In Rock Springs, the governor met with more company officials, and then with white miners. The miners demanded that no Chinese would ever again live in Rock Springs, that no one would be arrested for the murders and burning, and they said that anyone who objected to these demands risked being hurt or killed.
To show he was unafraid, Warren left his railroad car several times during the day and made a show of walking back and forth on the depot platform. The people, now quiet and orderly, could see him clearly. Nothing happened.
Meanwhile, in Evanston, Wyoming Territory, on the railroad 100 miles west of Rock Springs, Uinta County Sheriff J.J. LeCain was nervous. Hundreds of Chinese miners lived there, too, and worked the coal mines at nearby Almy. White miners left work in Almy as well, and armed mobs were in the streets. A much larger round of killings could begin at any moment.
LeCain telegraphed Gov. Warren. With no territorial militia to command and still no definite word about federal troops, there wasn’t much Warren could do but go on to Evanston from Rock Springs. He arrived the morning of September 4. LeCain deputized 20 men who were barely managing to maintain order. On the fifth, a small detachment of troops arrived in Rock Springs. On the sixth, the striking white miners at Almy warned the Chinese that if they dared go to work, they wouldn’t leave the mines alive. Troops escorted these Chinese from their camp at Almy to the safety of the much larger Chinatown in Evanston. The company assured them their property at Almy would be safe. But as soon as the Chinese were gone, whites looted their homes.
By now, nearly all the Chinese wanted to get out of Wyoming as soon as possible. Ah Say, leader of Rock Springs’s Chinese community, asked first for railroad tickets. Company officials refused. Then, again through Ah Say, the Chinese asked for the two months of back pay the company owed them. Again, the company refused.
Two hundred fifty white citizens of Evanston next handed Governor Warren a petition asking the same thing—that the Chinese be paid off so they’d have enough money to leave. But the governor refused to do anything—a risky choice, as the situation could have exploded again at any moment. This was a matter between the company and its workers, Warren said, and none of his business.

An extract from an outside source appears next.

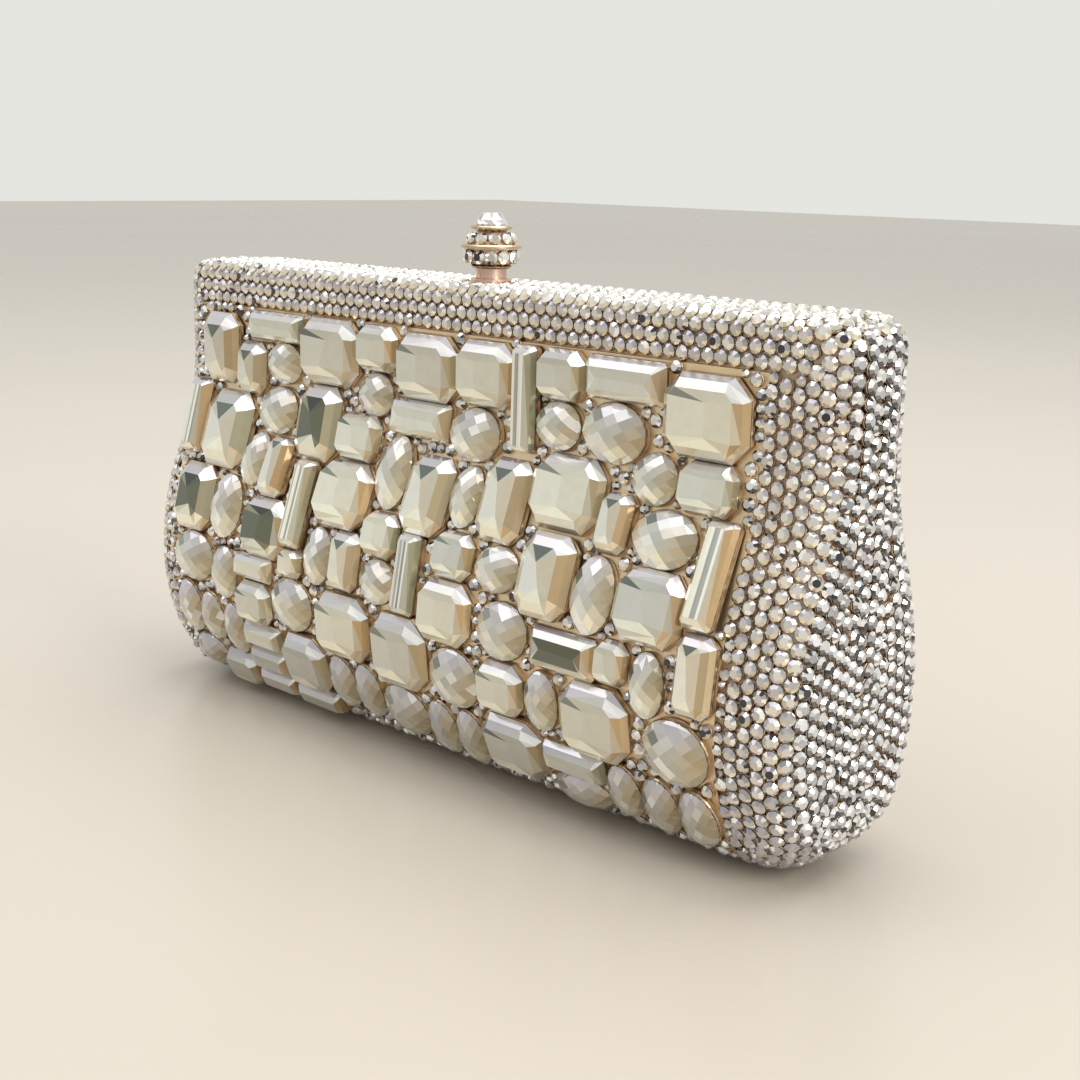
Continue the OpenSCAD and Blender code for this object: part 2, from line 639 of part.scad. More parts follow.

More troops finally arrived in Rock Springs and Evanston nearly a week after the first killing. On the ninth of September, the company gathered about 600 Chinese in Evanston. Under the protection of armed guards, they were taken to the depot, loaded on boxcars and told they were headed at last to San Francisco and safety. Without their knowing, however, a special car carrying Warren and top Union Pacific officials was attached to the back of the train. About 250 soldiers were on board as well.
The train left Evanston that morning but traveled slowly east, not west, arriving in Rock Springs that evening. At the depot, an angry crowd of white miners had gathered. So the train continued a little farther, stopping just west of where Chinatown had been.
The boxcar doors opened. The Chinese realized they’d been tricked.
For several days, fearful of the jeering, catcalling white miners blocking the entrance to each mine, the Chinese would not go back to work. Again they asked for passes to California and were refused. Again they asked for their back pay and were refused. Finally, the company store refused to sell food or anything else to the Chinese who were not working and threatened to evict them from their temporary boxcar homes. About 60 refused to work and left Rock Springs any way they could.
The rest more or less surrendered. Any miner, the company declared, white or Chinese, not back at work by Monday morning, September 21, would be fired and never hired again anywhere on the Union Pacific lines. And so the miners returned to work."